If people think a new technology will be hard to use, they're much less likely to use it. Decades of research into innovation adoption has confirmed this over and over. (It’s also intuitively obvious.) Whether a new thing will be compatible with existing ways of doing things is even more important. If something seems wildly different from normal ways of operating, people are much less likely to use the new thing. That's one reason that the chatbot interface for generative AI has been successful. People are used to chatting, so interacting with a chatbot seems natural (kind of). But if people hear the word "engineering" they're likely to think using AI will be complex and highly technical, which isn't very compatible with past experience for most people. Design sounds much less complex and is more compatible with past experience for most of us.
That being said, there is a place for prompt engineering. There are times when (relatively) precise fine-tuned prompts are the way to go, especially if uses are going to be deployed widely. For example, if a company wants to roll out an AI-based customer service chatbot, they need to do careful engineering to ensure that the bot will answer appropriately and consistently. That sort of use requires rigorous testing and optimization. So, there are many instances in which prompt engineering is necessary. But for the casual user, prompt design is the way to go.

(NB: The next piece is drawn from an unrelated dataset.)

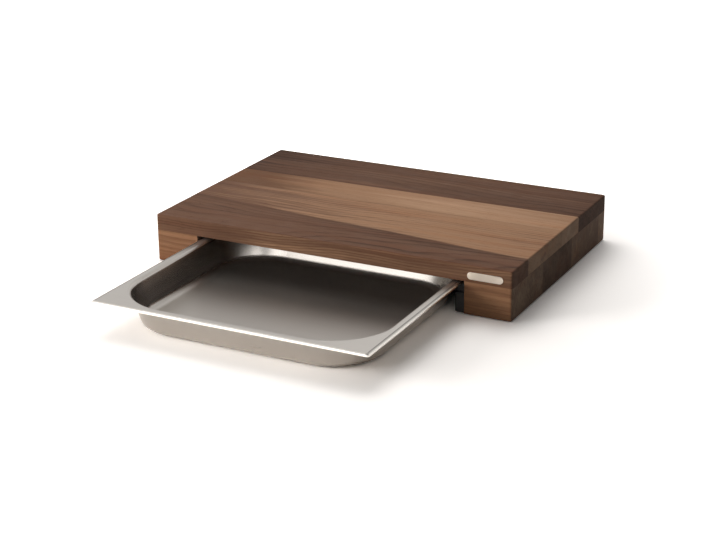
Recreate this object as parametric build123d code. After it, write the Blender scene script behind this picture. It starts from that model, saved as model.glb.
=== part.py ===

Let's look at definitions of both terms to help better illustrate the differences. (By the way, I used Claude 3 Opus to create these.)
Prompt Engineering: The process of creating precise, fine-tuned prompts to elicit specific, desired outputs from generative AI models, often using technical knowledge and rigorous testing.
Prompt Design: The iterative, user-friendly process of crafting prompts for generative AI models, allowing for exploration, learning from errors, and gradual refinement to achieve the desired outcome.
At the end of the day, it's just a term, but words matter. So, let's start to demystify prompting to make generative AI more inclusive and accessible to regular people to help others gain the benefits of these magical tools.